中国の裏技2件が報じられた。
1は、人工島のパラセル諸島を「西沙区」に、スプラトリー諸島を「南沙区」とする2つの自治体を新設したことである。自治体とは云え両区の人口はそれぞれ2000人程度で、民間人の定住を演出するための観光業者を除いて、大半は軍人若しくは軍関係者とされている。パラセル諸島はベトナムと、スプラトリー諸島はフィリピンとの領有権確執があり、特にスプラトリー諸島については国際司法裁判所が中国の主張を否定した状況下での暴挙である。2は、香港の1国2制度を形骸化して、香港を事実上の支配下に組み込んだことである。香港は返還時に中国との関係を明記した基本法を制定(中国との協定文書)し、中国政府所属の各部門は香港特別行政区の事務に干渉できないとされていた。これまでは、中国政府の「香港マカオ事務弁公室」と出先の「香港連絡弁公室」は中国政府の所属部門であるとの解釈で運用されていたが、ここに来て中国と香港の両政府が「それぞれの弁公室は中国政府の所属部門ではない」と解釈を変更したことによって、両弁公室は中国政府そのものとなり基本法の縛りから外れることになる。マカオの状況は伝えられていないが、同様の状態であろう。既に香港では、民主派議員の拘束が始っており返還後50年間保証されていたはずの1国2制度は、25年で事実上の終焉を迎えることとなる。顕在化した2件だけでも、中国は世界の監視の目と欧米の影響力が希薄となる時期を虎視眈々と狙っていたことが推測される。国連機関の4/15のトップに中国人が座り、WHOには薬籠中のエチオピア人がいる現在を好機と考えたものであろうか。

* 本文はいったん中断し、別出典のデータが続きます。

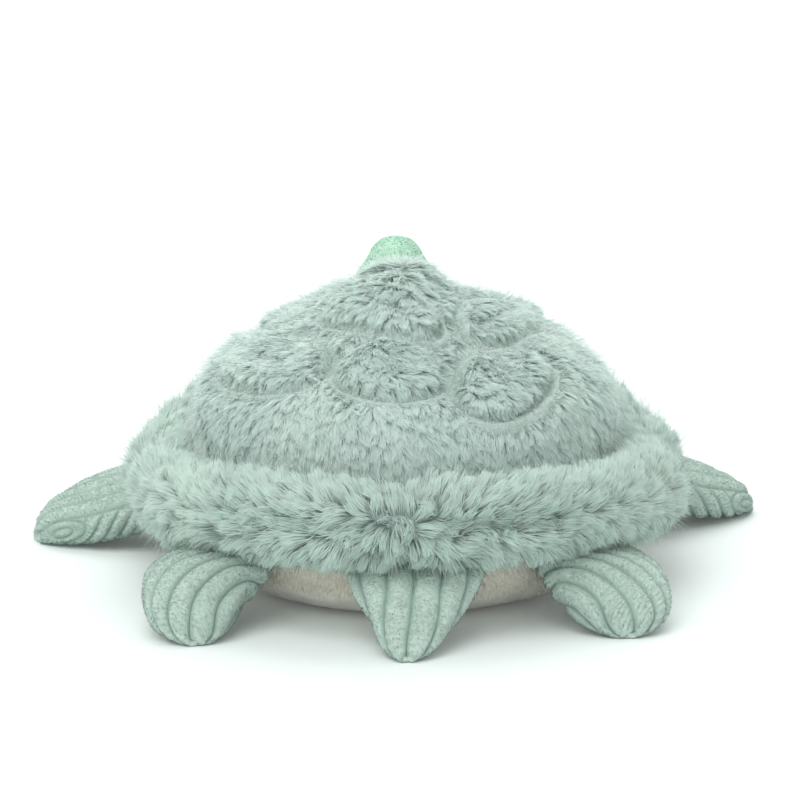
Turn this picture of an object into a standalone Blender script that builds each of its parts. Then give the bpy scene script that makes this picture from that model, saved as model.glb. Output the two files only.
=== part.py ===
# Plush turtle: a quilted fur shell over a stuffed body, a stuffed fur roll round its edge, a plush belly,
# four cord-plush flippers, a cord-plush tail, and a velour head with plastic eyes on a short neck.
# Metres, +Z up, +Y towards the head. The origin lies on the floor under the middle of the shell.

import math

import bmesh
import bpy
from mathutils import Matrix, Vector

# Fabrics and seams
PILE_WALL = 0.003
SHELL_WALL = 0.0065
PLUSH_WALL = 0.002
STITCH_GAP = 0.0003
STUFFING_GAP = 0.0006
SEAM_GAP = 0.0008
LIMB_SEAM_GAP = 0.0004

# Roll round the shell's edge
RIM_HALF_WIDTH = 0.0965
RIM_HALF_LENGTH = 0.106
RIM_RADIUS = 0.017
RIM_SIDE_HEIGHT = 0.038
RIM_REAR_HEIGHT = 0.045
RIM_FRONT_HEIGHT = 0.067
RIM_FRONT_POWER = 2
RIM_REAR_POWER = 2
RIM_MOUTH_DEGREES = 32

# Shell dome, as shares of its reach and of its rise, from its edge to its top
SHELL_HEIGHT = 0.126
SHELL_EDGE_INSET = 0.010
SHELL_PROFILE_SHARES = (
    (1.0, 0.0), (1.0, 0.22), (0.95, 0.38), (0.84, 0.50),
    (0.66, 0.62), (0.46, 0.76), (0.24, 0.91), (0.0, 1.0),
)

# Stitched scutes: centre, half width and half length, as shares of the rim's, and a turn in degrees
QUILT_DEPTH = 0.0035
QUILT_WIDTH = 0.0045
SCUTE_SHARES = (
    (-0.06, -0.735, 0.20, 0.115, 0), (-0.48, -0.575, 0.215, 0.13, -22), (0.42, -0.65, 0.168, 0.15, 0),
    (-0.04, -0.36, 0.265, 0.205, 0), (-0.57, -0.12, 0.19, 0.24, 8), (0.56, -0.14, 0.19, 0.22, -8),
    (0.0, 0.10, 0.27, 0.20, 0), (-0.46, 0.38, 0.20, 0.19, 30), (0.46, 0.38, 0.20, 0.19, -30),
    (0.0, 0.54, 0.24, 0.18, 0),
)

# Belly, as shares of its top edge's reach and height, from that edge to the flat
BELLY_EDGE_INSET = 0.003
BELLY_PROFILE_SHARES = ((1.0, 1.0), (0.985, 0.72), (0.93, 0.42), (0.83, 0.17), (0.72, 0.03), (0.64, 0.0))

# Limbs: length from the seam, greatest width and greatest thickness
FRONT_FLIPPER_LENGTH = 0.078
FRONT_FLIPPER_WIDTH = 0.056
FRONT_FLIPPER_THICKNESS = 0.020
REAR_FLIPPER_LENGTH = 0.052
REAR_FLIPPER_WIDTH = 0.052
REAR_FLIPPER_THICKNESS = 0.020
TAIL_LENGTH = 0.035
TAIL_WIDTH = 0.052
TAIL_THICKNESS = 0.015

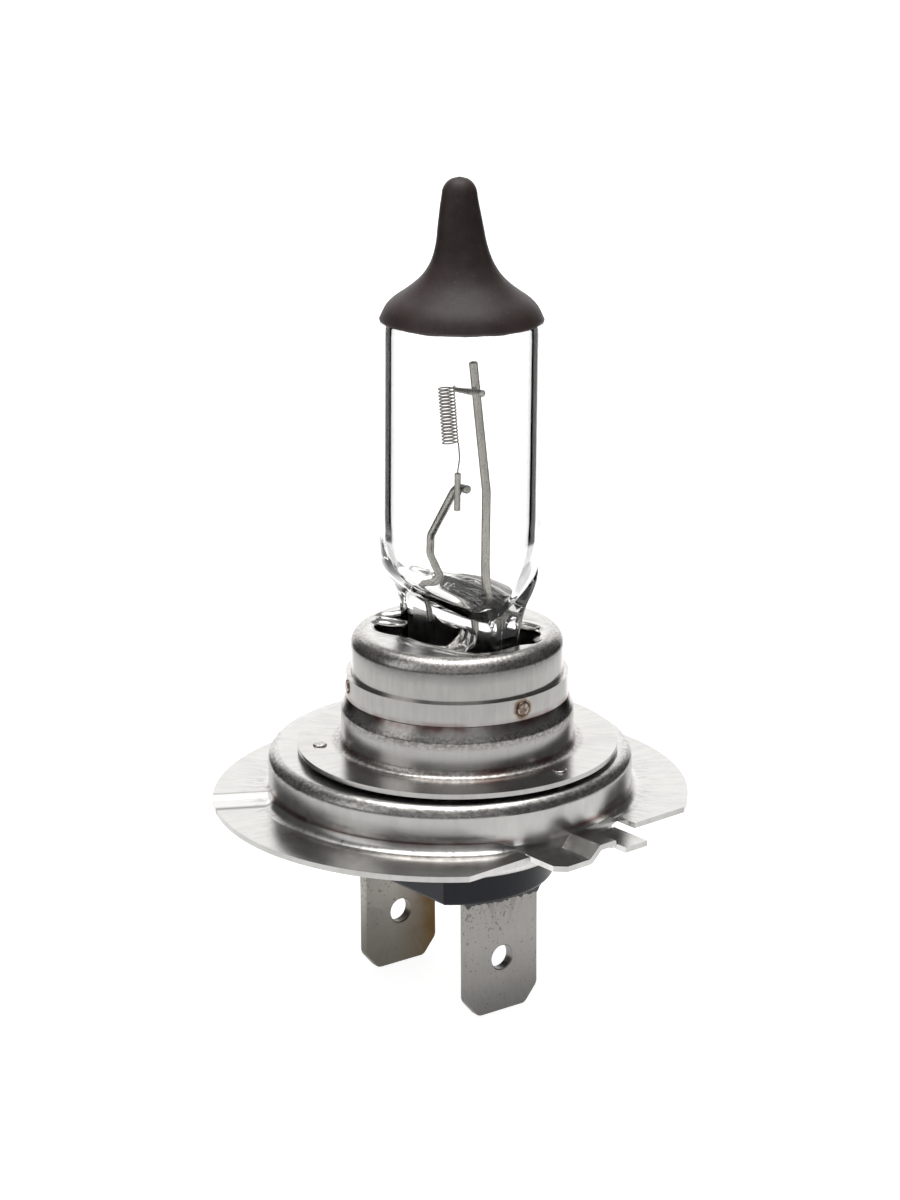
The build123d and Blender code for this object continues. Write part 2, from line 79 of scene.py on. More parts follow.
GLASS_RADIUS = 5.65
GLASS_WALL = 0.8
BORE_RADIUS = GLASS_RADIUS - GLASS_WALL
PINCH_BOTTOM = 5.25
DOME_START = 34.4
TIP_TOP = 44.75
TIP_RADIUS = 1.18
TIP_OFFSET = 0.3
DRIFT_START, DRIFT_HEIGHT = 38.0, 6.0
COATING_START = 34.93
COATING_THICKNESS = 0.05


def burner_point(x, y, z):
    """Place in the shared frame, in millimetres, of a point given on the leaning burner's axes."""
    return burner_foot + burner_x * x + burner_y * y + burner_up * z


def noise_at(x, y, z):
    """Smooth unevenness, the same on every run."""
    return noise.noise(Vector((x, y, z)))


# --- Mesh helpers -------------------------------------------------------------

def add_object(name, data):
    obj = bpy.data.objects.new(name, data)
    bpy.context.scene.collection.objects.link(obj)
    return obj


def piece(name, points, faces, material, slot, replaced=(), sharp=None):
    """Mesh object from points in millimetres, riding on the one body, sharp above an edge angle."""
    mesh = bpy.data.meshes.new(name)
    mesh.from_pydata([tuple(c * MM for c in p) for p in points], [], faces)
    mesh.validate()
    mesh.polygons.foreach_set("use_smooth", [True] * len(mesh.polygons))
    if sharp:
        mesh.set_sharp_from_angle(angle=radians(sharp))
    mesh.materials.append(material)
    obj = add_object(name, mesh)
    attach(obj, "root")
    if replaced:
        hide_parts(*replaced)


def ring_faces(rings, sides, first=0, flip=False, close_start=True, close_end=True):
    """Quads between stacked rings of points, with one flat face over each closed end."""
    faces = []
    for row in range(rings - 1):
        for k in range(sides):
            a = first + row * sides + k
            b = first + row * sides + (k + 1) % sides
            faces.append((a, b, b + sides, a + sides))
    last = first + (rings - 1) * sides
    if close_start:
        faces.append(tuple(first + k for k in reversed(range(sides))))
    if close_end:
        faces.append(tuple(last + k for k in range(sides)))
    if flip:
        faces = [tuple(reversed(face)) for face in faces]
    return faces


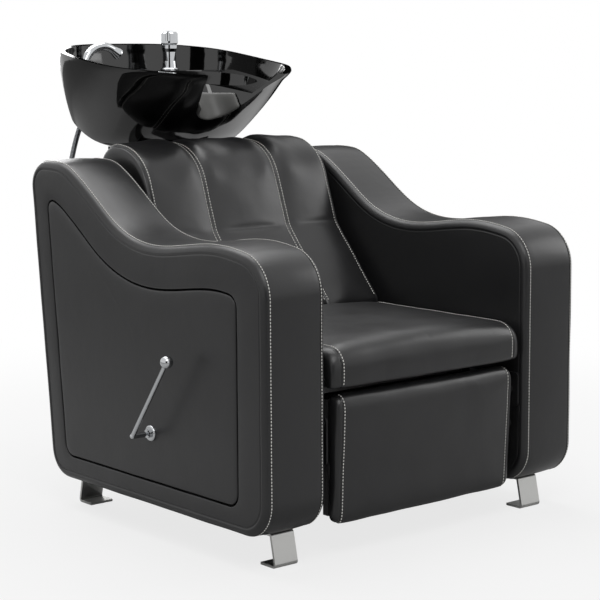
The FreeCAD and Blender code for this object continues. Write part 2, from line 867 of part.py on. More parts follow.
def lever_arm():
    """A rod bent round into a short leg that is pressed on the shaft's end."""
    bend, ball = lever_places()
    leg_end = bend + Vector(hub_length, 0, 0)
    along = (ball - bend).normalize()
    body = round_bar(hub_radius, bend, leg_end).fuse(Part.makeSphere(hub_radius, bend))
    body = body.fuse(round_bar(lever_rod_radius, bend, ball - along * (lever_ball_radius - ball_neck)))
    socket_end = leg_end - Vector(hub_socket, 0, 0)
    return bore(body.removeSplitter(), shaft_end_radius + run_gap, socket_end, leg_end)


def lever_knob():
    bend, ball = lever_places()
    along = (ball - bend).normalize()
    knob = Part.makeSphere(lever_ball_radius, ball)
    return bore(knob, lever_rod_radius + run_gap, ball - along * lever_ball_radius * 1.2,
                ball - along * (lever_ball_radius - ball_neck - run_gap))


def crank(sign):
    pin_z = shaft_z - crank_reach
    arm = plate_link(side_plate_x, plate, (shaft_y, shaft_z), (shaft_y, pin_z), plate_half_width,
                     shaft_radius + run_gap, 0)
    arm = arm.fuse(link_pin(side_plate_x + plate, shaft_y, pin_z)).removeSplitter()
    return mirrored(arm, sign)


def link_rod(sign):
    x = side_plate_x + plate + link_gap
    rod = plate_link(x, link_thick, (shaft_y, shaft_z - crank_reach), (pivot_y, pivot_z - crank_reach),
                     link_half_width, link_pin_radius + run_gap, link_pin_radius + run_gap)
    return mirrored(rod, sign)


# Basin stand

def stand_rail(sign):
    z = low_tube_z + tube_wide
    front = low_front_y - tube_wide / 2
    rear = post_y + tube_wide / 2
    return mirrored(square_tube_y(post_x, z, tube_wide, tube_wide, front, rear), sign)


def stand_post(sign):
    foot_z = low_tube_z + tube_wide * 1.5
    post = square_tube_z(post_x, post_y, tube_wide, foot_z, post_high)
    near = post_y - tube_wide / 2
    web = slab_x([(near, foot_z, 0), (near, foot_z + gusset, 0), (near - gusset, foot_z, 0)],
                 post_x - plate / 2, post_x + plate / 2)
    return mirrored(post.fuse(web).removeSplitter(), sign)


def tilt_ear(x_low, z_flat, z_round):
    corner = ear_radius - touch
    front = tilt_y - ear_radius
    rear = tilt_y + ear_radius
    corners = [(front, z_flat, 0), (rear, z_flat, 0), (rear, z_round, corner), (front, z_round, corner)]
    ear = slab_x(corners, x_low, x_low + ear_thick)
    return bore(ear, tilt_pin_radius + run_gap, Vector(x_low, tilt_y, tilt_z),
                Vector(x_low + ear_thick, tilt_y, tilt_z))


def stand_head():
    half = post_x + tube_wide / 2
    top = post_high + head_plate
    ear_low_x = ear_x + ear_thick + ear_gap
    rear_half = ear_low_x + ear_thick
    hole = drain_radius + head_hole_gap
    post_rear = post_y + tube_wide / 2
    head = box(-half, half, drain_y - hole - head_hole_gap, post_rear, post_high, top)
    head = head.fuse(box(-rear_half, rear_half, post_rear, tilt_y + ear_radius, post_high, top))
    for sign in (1, -1):
        head = head.fuse(mirrored(tilt_ear(ear_low_x, top, tilt_z + ear_radius), sign))
    return bore(head.removeSplitter(), hole, Vector(0, drain_y, post_high), Vector(0, drain_y, top))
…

物語風に書けば、遠謀深慮のもとに現今の状況を実現した習主席は、武漢感染症研究所に対してコロナウィルスの散布を命じた。感染初期に警鐘を鳴らした医師を譴責・隔離、WHOに送られた台湾のメールを黙殺させ順調に感染は拡大した。諸外国での十分な感染発生を知った習主席は、かねて計画・準備していた武漢市を隔離し、感染を湖北省に局限し得た。このことは、感染者の8割強が湖北省であり、湖北省以外では1万5千人(日本の現在の感染者数程度)しか感染していないことからも明らかであろう。習主席の思惑通り、世界は感染拡大に忙殺されて誰も人工島の行政区新設や香港・マカオの完全中国化に注意を払わなくなり、既成事実を積み重ねることに成功した。この作戦での中国人死者は3300人であるが、世界制覇を目指す習主席にとっては軽微な犠牲であろう。アフリカ諸国は駐中国使を通じて形ばかりの抗議をしたが、本国を債務漬けにしているので何等の痛痒も感じていないだろうし、一旦落ち込んだ経済も世界に先駆けて稼働を再開させることによってV字回復することだろう。唯一の気懸りはアメリカ高官が中国ウィルと呼び続け武漢研究所の調査を表明していることであるが、まだ隠し球を持っているので・・。自国民のわずかな犠牲で細菌テロを成功させた習主席は、毛沢東は建国と建設に数千万人に及ぶ犠牲者を要したが3千人の犠牲で中華覇権を実現した英雄と歴史の教科書(日本の検定教科書も含む。)に書かれるのかも知れない。